Following a briefing from the project manager for Construtora Norberto Odebrecht, the contractor responsible for the project, we had a chance to check out the LR 11350, the largest Liebherr crawler crane operating in Latin America, as it was being set up for its next pick. The LR 11350 has a 1,350-tonne maximum load capacity and a maximum boom length of 748 ft. (228 m). We were then led into the bowl of the stadium to see Liebherr’s HC series heavy-load tower cranes and a 450 C top-slewing crane at work.
Official kick-off of the stadium project was in May 2011. The stadium is scheduled to be ready for the opening match of the World Cup games on June 12, 2014.
Cranes and Cargo
Following a drive through the lush Brazilian mountains, we arrived for our final night’s stay in beautiful Guaruja, a community located along the Atlantic Coast. After enjoying an evening of traditional samba and mambo music, along with more fine Brazilian cuisine, we headed to Porto de Santos (Santos Sea Port), where we would be able to view Liebherr mobile harbor cranes hard at work.

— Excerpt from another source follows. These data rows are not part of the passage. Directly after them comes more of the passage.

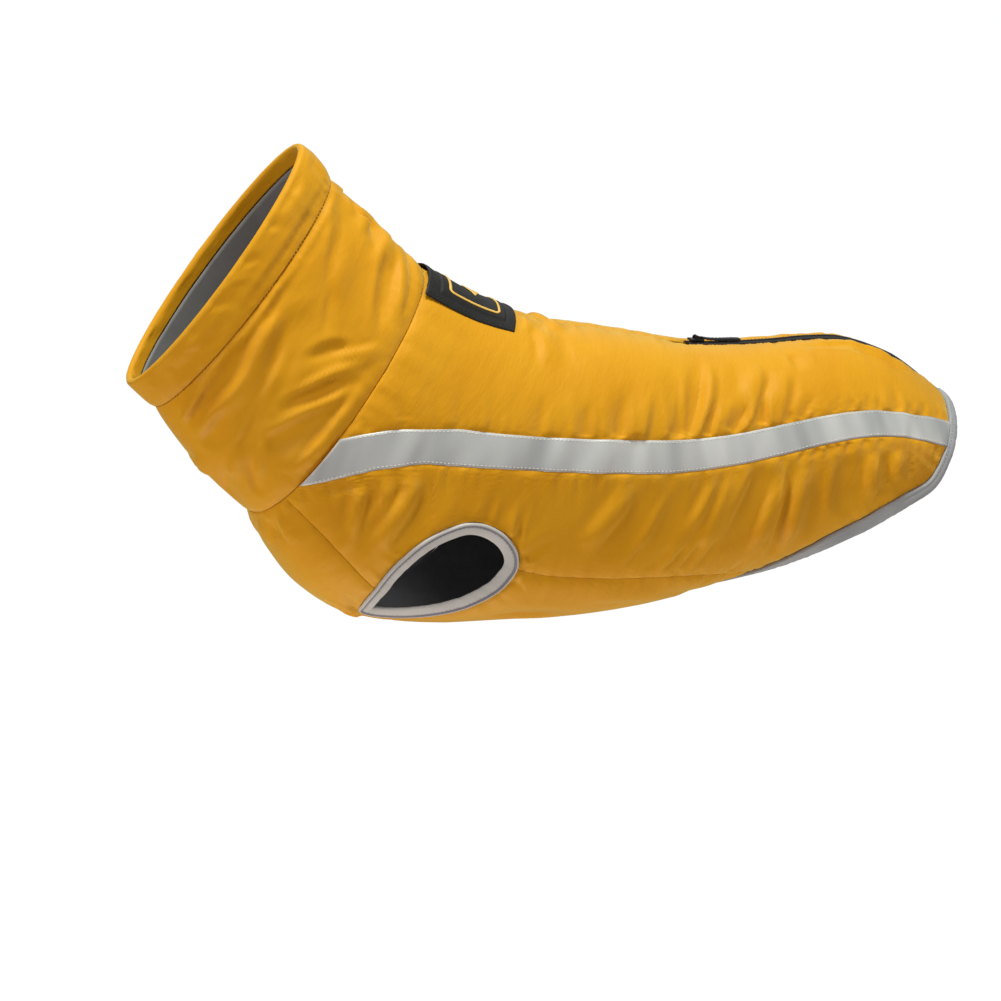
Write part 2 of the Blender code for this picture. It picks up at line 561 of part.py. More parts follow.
def block(size, place):
    """A box's corners and faces for a mesh being built, metres."""
    bm = bmesh.new()
    bmesh.ops.create_cube(bm, size=1.0)
    bmesh.ops.scale(bm, vec=Vector(size) * MM, verts=bm.verts)
    bmesh.ops.translate(bm, vec=Vector(place) * MM, verts=bm.verts)
    mesh = bpy.data.meshes.new("block")
    bm.to_mesh(mesh)
    bm.free()
    return mesh


def badge_places(a, b):
    """Places from distances along the crown line and across it, mm from the badge's middle."""
    ring = PATCH_MIDDLE + a / PATCH_RING
    return np.stack([ring, np.sign(b) * girth_at(ring, np.abs(b))], -1)


def stepped(half, step_at, count):
    """Grid lines across the badge, with two close together at each side of its step."""
    ramp = 0.4
    inner = np.linspace(-step_at + ramp, step_at - ramp, count)
    return np.array([-half, -step_at - ramp, *inner, step_at + ramp, half])


def build_patch():
    a, b = np.meshgrid(stepped(PATCH_HALF_LONG, PLATE_HALF_LONG, 7),
                       stepped(PATCH_HALF_WIDE, PLATE_HALF_WIDE, 7), indexing="ij")
    raised = (np.abs(a) < PLATE_HALF_LONG) & (np.abs(b) < PLATE_HALF_WIDE)
    wall("patch_base", badge_places(a, b), np.where(raised, PLATE_FACE, PATCH_FACE), PATCH_SEAT, RUBBER)

    low = PLATE_FACE + SEAM_GAP
    turn = np.radians(np.linspace(0, 90, 5))
    loops = []
    for line in (0, FRAME_LINE):
        radius = FRAME_CORNER - line
        a, b = [], []
        for quarter, (side_a, side_b) in enumerate(((1, 1), (-1, 1), (-1, -1), (1, -1))):
            a.append(side_a * (FRAME_HALF_LONG - FRAME_CORNER) + radius * np.cos(turn + quarter * np.pi / 2))
            b.append(side_b * (FRAME_HALF_WIDE - FRAME_CORNER) + radius * np.sin(turn + quarter * np.pi / 2))
        a, b = spread(np.concatenate(a), np.concatenate(b))
        loops.append(badge_places(a, b))
    wall("patch_frame", np.stack(loops), low + GILT_THICK, low, GILT, closed=True)

    s, t = np.meshgrid(np.linspace(-1, 1, 7), np.linspace(-1, 1, 7), indexing="ij")
    lozenge = badge_places((s - t) / 2 * LOZENGE_HALF_LONG, (s + t) / 2 * LOZENGE_HALF_WIDE)
    wall("patch_motif", lozenge, low + GILT_THICK, low, GILT)


def spread(a, b, pieces=6):
    """Put points on the straight sides of a closed outline, so that it can follow the curved back."""
    share = np.arange(pieces) / pieces
    far_a, far_b = np.roll(a, -1), np.roll(b, -1)
    long = np.hypot(far_a - a, far_b - b) > FRAME_CORNER
    points = [(x + (fx - x) * k, y + (fy - y) * k)
              for x, y, fx, fy, split in zip(a, b, far_a, far_b, long)
              for k in (share if split else share[:1])]
    return np.array(points).T


def build_pull(slider_place):
    """Pull tab with its eye, on the eye's axis. It turns up from the zip and over towards the head."""
    bm = bmesh.new()
    bmesh.ops.create_cone(bm, cap_ends=True, segments=16, radius1=EYE_RADIUS * MM,
                          radius2=EYE_RADIUS * MM, depth=EYE_LONG * MM)
    bmesh.ops.rotate(bm, verts=bm.verts, matrix=Matrix.Rotation(np.pi / 2, 3, "X"))
    mesh = bpy.data.meshes.new("zip_pull")
    bm.to_mesh(mesh)
    bm.free()
    pull = add_object("zip_pull", mesh, RUBBER)
    lean = Matrix.Rotation(np.radians(TAB_DROP), 4, "Y")
    eye = Matrix.Translation(Vector((0, 0, SLIDER_HIGH + SEAM_GAP + EYE_RADIUS)) * MM)
    pull.matrix_world = slider_place @ eye @ lean
    neck = block((TAB_NECK, EYE_LONG - NECK_THINNER, TAB_THICK - NECK_THINNER),
                 (TAB_NECK / 2 + NECK_START, 0, 0))
    plate = block((TAB_LONG - TAB_NECK, TAB_WIDE, TAB_THICK), ((TAB_LONG + TAB_NECK) / 2, 0, 0))
    for name, part in (("neck", neck), ("plate", plate)):
        piece = bpy.data.objects.new(name, part)
        CUTTERS.objects.link(piece)
        piece.matrix_world = pull.matrix_world
        piece.hide_render = True
        piece.display_type = "WIRE"
        join = pull.modifiers.new(name, "BOOLEAN")
        join.operation = "UNION"
        join.object = piece
    print("pull axis through", [round(c, 5) for c in pull.matrix_world.translation])


def build_slider():
    """Slider over the chain with two ears, and the pull tab that turns between them."""
    body = add_object("zip_slider", block((SLIDER_LONG, SLIDER_WIDE, SLIDER_HIGH), (0, 0, SLIDER_HIGH / 2)),
                      METAL)
    body.matrix_world = crown_frame(SLIDER_RING, CHAIN_RISE - ZIP_SINK + SEAM_GAP)
    for sign in (1, -1):
        middle = (0, sign * (EYE_LONG / 2 + SEAM_GAP + EAR_THICK / 2),
                  SLIDER_HIGH + EAR_HIGH / 2 - EAR_ROOT)
        ear = bpy.data.objects.new("ear", block((EAR_LONG, EAR_THICK, EAR_HIGH), middle))
        CUTTERS.objects.link(ear)
        ear.matrix_world = body.matrix_world
        ear.hide_render = True
        ear.display_type = "WIRE"
        join = body.modifiers.new("ear", "BOOLEAN")
        join.operation = "UNION"
        join.object = ear
    return body.matrix_world


# ---- run ---------------------------------------------------------------------------------------
for old in list(bpy.data.objects):
    bpy.data.objects.remove(old, do_unlink=True)
COAT = bpy.data.collections.new("dog raincoat")
CUTTERS = bpy.data.collections.new("joined pieces")
for collection in (COAT, CUTTERS):
    bpy.context.scene.collection.children.link(collection)

CLOTH = finished("yellow padded cloth", YELLOW, 0.55)
LINING = finished("grey lining", GREY_LINING, 0.7)
TAPE_CLOTH = finished("reflective tape", GREY_TAPE, 0.4)
BINDING = finished("grey binding", GREY_BINDING, 0.6)
PALE = finished("pale elastic binding", GREY_PALE, 0.7)
ZIP_CLOTH = finished("zip tape", BLACK, 0.8)
TEETH = finished("zip coil", BLACK, 0.45)
METAL = finished("black painted slider", BLACK, 0.35, 0.6)
RUBBER = finished("black rubber", BLACK, 0.55)
GILT = finished("gold print", GOLD, 0.45)

build_collar()
build_sides()
build_chest()
build_armholes()
build_hem()
build_zip()
build_pull(build_slider())
build_patch()
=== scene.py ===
# %% [markdown]
# # A padded raincoat for a dog, in the form it is worn in
#
# The real coat is sewn from yellow coated cloth over thin wadding, with a grey lining. It has a tall
# collar, a zip along the back, a reflective tape on each flank, bound armholes and a bound hem, and a
# rubber badge over the shoulders. The solid model holds its true size, so this lesson dresses that
# model: each plain solid is replaced by a fine piece that lies on the same surface.

# %% The solid model
import math
from collections import namedtuple

import bpy
import numpy as np
from mathutils import Matrix, Vector
from mathutils.kdtree import KDTree


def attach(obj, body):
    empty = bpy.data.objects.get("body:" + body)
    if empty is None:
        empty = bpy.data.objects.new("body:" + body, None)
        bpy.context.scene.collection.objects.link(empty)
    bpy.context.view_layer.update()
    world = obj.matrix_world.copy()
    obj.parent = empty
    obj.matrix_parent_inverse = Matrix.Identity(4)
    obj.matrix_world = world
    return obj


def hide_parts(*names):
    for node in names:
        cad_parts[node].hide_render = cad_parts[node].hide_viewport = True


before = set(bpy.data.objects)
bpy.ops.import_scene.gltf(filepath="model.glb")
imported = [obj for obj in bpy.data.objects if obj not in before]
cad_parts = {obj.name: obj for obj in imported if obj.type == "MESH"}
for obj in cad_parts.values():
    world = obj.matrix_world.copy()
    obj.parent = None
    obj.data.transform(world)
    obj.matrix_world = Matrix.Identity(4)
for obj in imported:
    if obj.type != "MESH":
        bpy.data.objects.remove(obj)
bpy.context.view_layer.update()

MM = 0.001

# %% [markdown]
# ## The camera
#
# The coat is seen from its left side, a little from the head end and from above, with a long lens
# that keeps its lines nearly parallel. The camera looks at a point inside the ribs.

# %% The camera
AZIMUTH, ELEVATION, DISTANCE = -18.0, 14.0, 2.2
LOOK_AT = Vector((0.0049, -0.0396, -0.145))
LENS, SENSOR = 105.5, 36.0

turn, rise = math.radians(AZIMUTH), math.radians(ELEVATION)
back = Vector((math.sin(turn) * math.cos(rise), -math.cos(turn) * math.cos(rise), math.sin(rise)))
bpy.ops.object.camera_add(location=LOOK_AT + back * DISTANCE)
camera = bpy.context.object
camera.rotation_euler = (-back).to_track_quat("-Z", "Y").to_euler()
camera.data.lens = LENS
camera.data.sensor_width = SENSOR
bpy.context.scene.camera = camera
print("camera", tuple(round(c, 3) for c in camera.location))

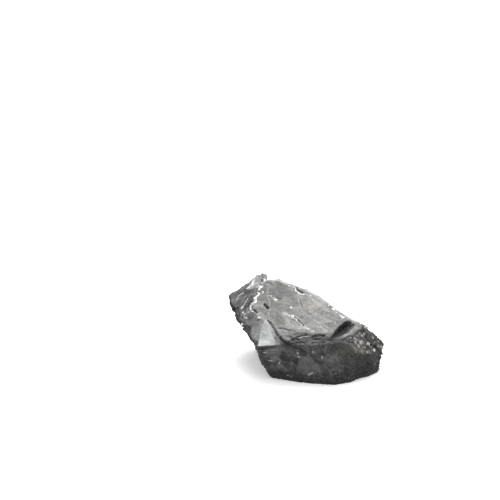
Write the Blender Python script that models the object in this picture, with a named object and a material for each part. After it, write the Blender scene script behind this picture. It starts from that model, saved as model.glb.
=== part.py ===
"""Aquarium rock: one broken block of dark, layered stone that lies on a flat foot.

The block is set out as a cage of corners, joined facet by facet as the stone would cleave: a broad
slab that slopes forward, a raised layer on its left with a sharp crest, a lower layer that shows at
the front left, a steep front face, a rough broken end on the right, and an undercut left side.
Shell-shaped scars are then cut from it, its surface gets low relief, and its foot is cut flat.
Corners are in millimetres: X to the right, Y away from the front, Z up from the foot.
"""

import math

import bmesh
import bpy
from mathutils import Euler, Matrix, Vector, noise
from mathutils.geometry import intersect_point_line

MM = 0.001
FOOT_CUT = 0.4  # height of the level sole above the lowest corners
FACING_DOWN = -0.5  # a normal with less height than this looks down
REMESH_VOXEL = 1.0
SMOOTHING, SMOOTHING_ROUNDS = 0.5, 2  # takes the remesh's own steps off
TRIANGLE_BUDGET = 9400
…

TECONDI (Terminal para Conteineres da Margem Direita S/A) conducts port operations, as well as handles and bonds storage of import/export cargo, using two LHM 500, one LHM 550 and four LHM 600 Liebherr mobile harbor cranes. With a lifting capacity up to 208 tonnes, the LHM 600 is Liebherr’s strongest model. The LHM 500 cranes are equipped with electric drive for eco-friendly operation, while the LHM 550 is the first TECONDI crane equipped with the Pactronic hybrid drive system, which boosts performance and reduces emissions by 30%.
Capping off the information tour, we boarded a chartered boat to get an up-close look at the cargo ships as they were being loaded before enjoying a tour of the extensive harbor operations. We then set off for the airport with a better understanding of Liebherr’s presence in Brazil and its potential impact on the future growth of this burgeoning market.